Hukuki şekilcilik ya da hukuki formalizm, hakimlerin yargılama sürecinde nasıl karar vermesi gerektiğini açıklayan teorilerden biri. Hukuki gerçekçilikten farklı olarak, hukuki şekilcilik, hukuki işlemlerin yasalarca öngörülen şekil kurallarına uygun olarak yapılması, hakların yasalarda belirlenen zaman aralıklarında kullanılması ve sonuçlarının kategorik ilkelerle belirlendiği sistemdir. Yapılmak istenen işlemin birtakım şekil şartlarına bağlı olarak yapılabilmesini, böylece işlemin yapılmasını güçleştirmeyi amaçlar. Böylece bu işlemi yapmak isteyenler, öncesinde bu işlemi yapmak isteyip istemediklerini değerlendirerek daha isabetli kararlar alabilecektir.

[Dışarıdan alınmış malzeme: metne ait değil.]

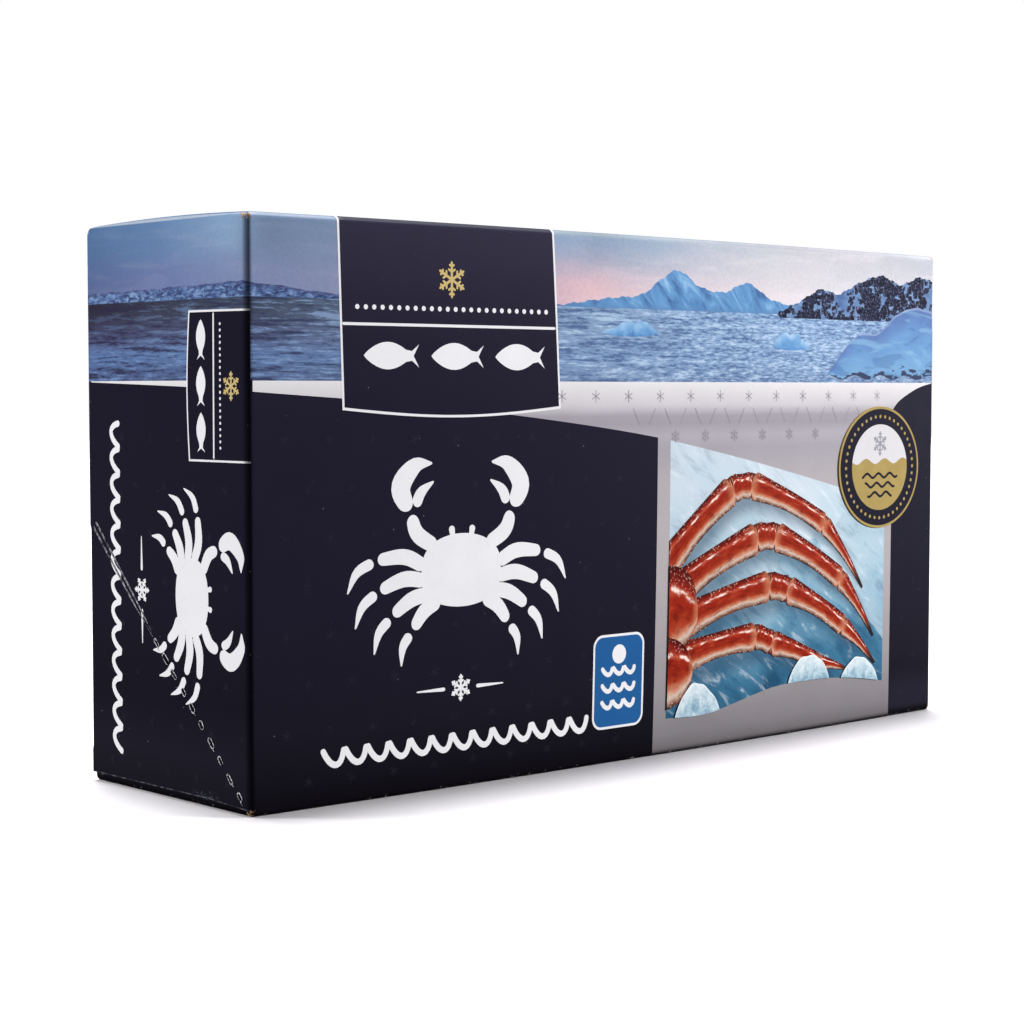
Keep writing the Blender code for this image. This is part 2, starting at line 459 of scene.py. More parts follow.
def printed(name, paint, wear=1.0, dust=1.0):
    """A varnished ink on the board; paint is the ink's colour, or paint(tree) gives it as a tone."""
    material = bpy.data.materials.new(name)
    material.use_nodes = True
    tree = material.node_tree
    colour = paint(tree) if callable(paint) else paint
    shared = put(tree, "Group", colour, wear, dust, node_tree=board_group).outputs
    bump = put(tree, "Bump", 0.25, 0.00004)
    tree.links.new(shared["Height"], bump.inputs["Height"])
    shader = tree.nodes["Principled BSDF"].inputs
    for label, socket in (("Base Color", shared["Colour"]), ("Roughness", shared["Roughness"]),
                          ("Normal", bump.outputs[0])):
        tree.links.new(socket, shader[label])
    shader["Specular IOR Level"].default_value = 0.11
    return material


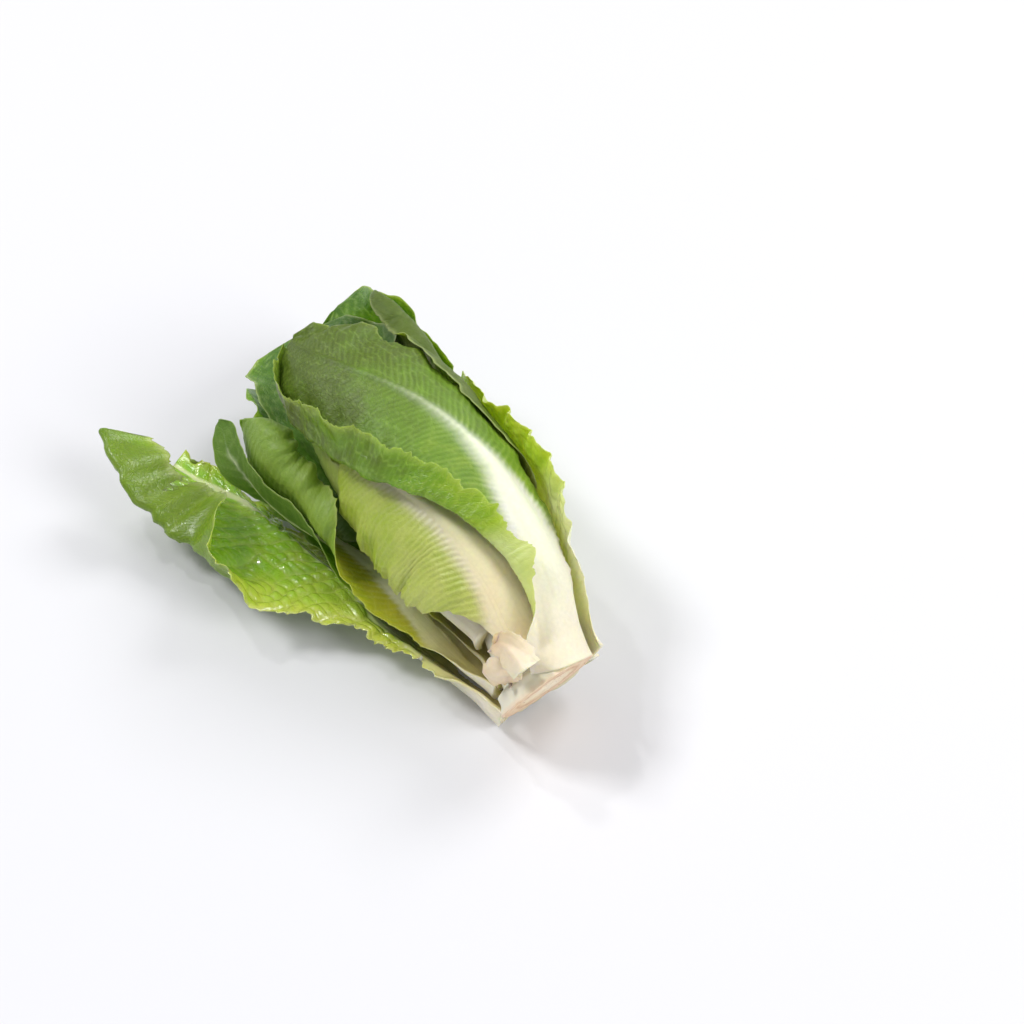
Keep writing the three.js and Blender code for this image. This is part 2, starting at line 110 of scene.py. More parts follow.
def add_node(tree, kind, inputs=None, **settings):
    """A node of that kind, with its settings, and each input given a value or joined to a socket."""
    node = tree.nodes.new(kind)
    for name, value in settings.items():
        setattr(node, name, value)
    for name, value in (inputs or {}).items():
        if isinstance(value, bpy.types.NodeSocket):
            tree.links.new(value, node.inputs[name])
        else:
            node.inputs[name].default_value = value
    return node


def new_material(name):
    """An empty material: its node tree, and its output's surface socket."""
    material = bpy.data.materials.new(name)
    material.use_nodes = True
    material.node_tree.nodes.clear()
    output = material.node_tree.nodes.new("ShaderNodeOutputMaterial")
    return material, material.node_tree, output.inputs["Surface"]


def srgb(red, green, blue):
    """A colour given as 0 to 255 on a screen, made linear, with full alpha."""
    c = np.array([red, green, blue]) / 255
    linear = np.where(c <= 0.04045, c / 12.92, ((c + 0.055) / 1.055) ** 2.4)
    return (*map(float, linear), 1.0)


floor_mesh = bpy.data.meshes.new("floor")
floor_mesh.from_pydata([(-3, -3, 0), (3, -3, 0), (3, 3, 0), (-3, 3, 0)], [], [(0, 1, 2, 3)])
floor = bpy.data.objects.new("floor", floor_mesh)
bpy.context.scene.collection.objects.link(floor)
floor_material, tree, surface = new_material("floor_paper")
paper = add_node(tree, "ShaderNodeBsdfPrincipled", {"Base Color": srgb(228, 228, 232), "Roughness": 0.8})
tree.links.new(paper.outputs["BSDF"], surface)
floor_mesh.materials.append(floor_material)

for name, place, size, watts in (
    ("window_light", (-1.6, -1.5, 2.8), 0.75, 52),
    ("ceiling_light", (-1.9, -0.5, 3.0), 0.2, 12),
    ("side_light", (-0.6, 2.6, 2.6), 1.3, 44),
    ("front_light", (2.4, 1.2, 2.2), 1.6, 52),
):
    data = bpy.data.lights.new(name, "AREA")
    data.shape = "SQUARE"
    data.size = size
    data.energy = watts
    light = bpy.data.objects.new(name, data)
    light.location = place
    light.rotation_euler = (Vector((0, 0, 0.04)) - Vector(place)).to_track_quat("-Z", "Y").to_euler()
    bpy.context.scene.collection.objects.link(light)

world = bpy.data.worlds.new("studio_air")
world.use_nodes = True
world.node_tree.nodes["Background"].inputs["Color"].default_value = srgb(246, 246, 246)
world.node_tree.nodes["Background"].inputs["Strength"].default_value = 0.42
bpy.context.scene.world = world
bpy.context.scene.view_settings.view_transform = "Standard"


# ------------------------------------------------------------
# The core stem: the short stem that carries the leaves, cream inside, cut flat at the butt. The cut face has
# dried tan and pinkish, with a ring of darker sap dots, and the trimmed leaf bases give it a lobed rim.
CORE_LENGTH, CORE_RADIUS = 80.0, 19.5
COLLAR_RADIUS, COLLAR_DEPTH, NECK_RADIUS = 25.0, 3.0, 22.6
BARE_FROM, BARE_TO, BARE_DEPTH = np.radians(-12), np.radians(84), 8.5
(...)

Ölüme bağlı tasarruf, kişinin ölümünden sonra sonuçlarını doğuran hukuki işlemdir. Bu işlem kişinin sağlığında yapılmakla birlikte, yapılan işlemin sonuçları kişinin ölümünden sonra hüküm ifade eder. Bu yönüyle ölüme bağlı tasarruflar kişinin terekesi üzerinde etki doğurur. Aynı şekilde, ölen kişinin geride bıraktığı mirasçılarını yükümlendirir. Miras bırakanın, tek taraflı irade açıklamasıyla öldükten sonra malvarlığının kim tarafından ve nasıl kullanılacağına ilişkin işlemler ölüme bağlı tasarrufların konusunu oluşturur. Ölüme bağlı tasarruflar, kanunlarda sınırlı olarak düzenlenmektedir. Zira bu tasarruflar, tasarrufta bulunanın hayatta olmadığı bir döneme etki etmektedir. Buna paralel olarak, ölüme bağlı tasarruflar kişiye sıkı sıkıya bağlı haklardandır, kişinin yasal temsilcileri tarafından yapılamaz. İşlemin geçerli olabilmesi için aranan şekil şartları mevcuttur. Aynı şekilde iptal edilmeleri de farklı rejimlere tabidir. Buna göre, ehliyetsizlik, irade sakatlığı, tasarrufun içeriğinin, koşullarının veya yükümlülüklerinin hukuka veya ahlâka aykırı olması veya kanunda aranan şekil şartlarına aykırı olması hallerinde iptali yoluna gidilebilir. Tasarrufun iptali halinde geçersizlik, sonuçlarını mirasın açıldığı andan itibaren hüküm ifade eder. Bir işlemin ölüme bağlı tasarruf olabilmesi için ölüm zorunlu unsurdur. Ölümün gerçekleşmemesi halinde bu işlem sağlar arası hukuki işlem olarak kabul edilmektedir.